As Gerard Casey has argued, though, the idea of political representation is not meaningful. When an agent represents a business owner in a negotiation, he ensures that the owers’s interests are pursued. If the owners’s interests are defended only weakly, ignored, or downright defied, the owner chooses different representation.
None of this bears any resemblance to political representation. Here, a so-called representative is chosen by some people but actively opposed by others. Yet he is said to “represent” all of them. But how can this be, when he can’t possibly know them all, and even if he did, he’d discover they have mutually exclusive views and priorities?
Even if we focus entirely on those people who did vote for the representative, is their vote supposed to imply consent to his every decision? Some of them may have voted for him not for his positions or merits, but simply because he was less bad than the alternative. Others may have chosen him for one or two of his stances, but may be indifferent or hostile on everything else. How can even these people – who actually voted for the representative – seriously be said to be “represented” by him?

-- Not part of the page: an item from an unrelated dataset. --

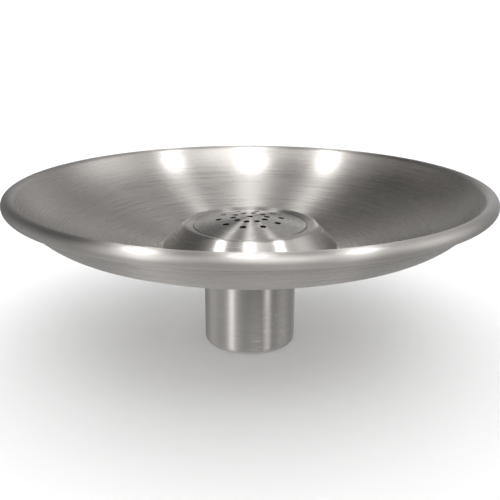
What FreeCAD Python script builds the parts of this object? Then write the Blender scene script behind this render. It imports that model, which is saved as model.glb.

But the idea of political representation, while meaningless, is not without its usefulness to the modern state. It helps to conceal the brute fact that, despite all the talk about “popular rule” and “governing ourselves,” even the “free societies” of the West amount to some people ruling, and others being ruled.
When the results are announced tonight amid cheers and celebration, then, remember what it all represents: the triumph of compulsion over cooperation, coercion over freedom, and propaganda over truth. The civics textbooks may write with breathless awe about the American political system, but this is by far the worst thing about the US. Rather than celebrate the antisocial world of politics, let us raise a glass to the anti-politics of the free market, which has yielded more wealth and prosperity through peace and cooperation than the state and its politicians could with all the coercion in the world.